All of this, of course, comes amid increasing arguments over whether China is practicing so-called debt-trap diplomacy via BRI. There’s been some pushback against this notion from a number of analysts this week. Deborah Brautigam from Johns Hopkins University argued in this NYT piece that “There certainly are problems with China’s approach to overseas lending. For one thing, Chinese banks still rely too heavily on Chinese construction companies to find and develop B.R.I. projects. Deals are often struck without any open tenders, creating opportunities for cronyism and kickbacks, and lending credence to accusations that projects bankrolled by China are sometimes overpriced. But the idea that the Chinese government is doling out debt strategically, for its benefit, isn’t supported by the facts.” Along with this, a new assessment by researchers at Rhodium Group argues that the debt-trap narrative isn’t supported by data. The study reviews 40 cases of China’s external debt renegotiations over a number of years. It concludes that asset seizures are rare and China’s leverage in such negotiations is actually quite limited.

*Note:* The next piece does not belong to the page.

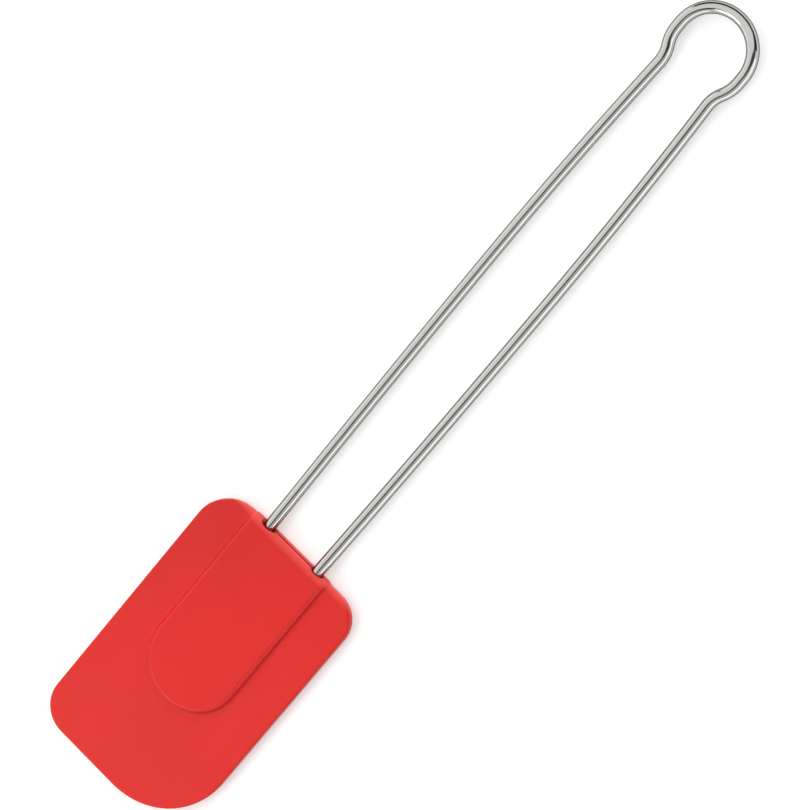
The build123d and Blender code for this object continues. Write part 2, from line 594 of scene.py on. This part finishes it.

My Thought Bubble: To me, the assessment doesn’t really debunk the logic of debt being a strategic asset for Beijing. All it does is tell us that China is learning and adapting its approaches taking into account concerns of partners. Implicit in that are two other facts: BRI partner states have agency and BRI is driven by multiple actors pursuing a myriad of interests as opposed to a grand plan minutely managed through Xi’s office. The BRI story is more complex and that’s true. But on debt, we need to think of it from a broader perspective than merely write-offs, extensions and so on. Think of it as a tool to shape political and diplomatic outcomes along with the debtor’s strategic options.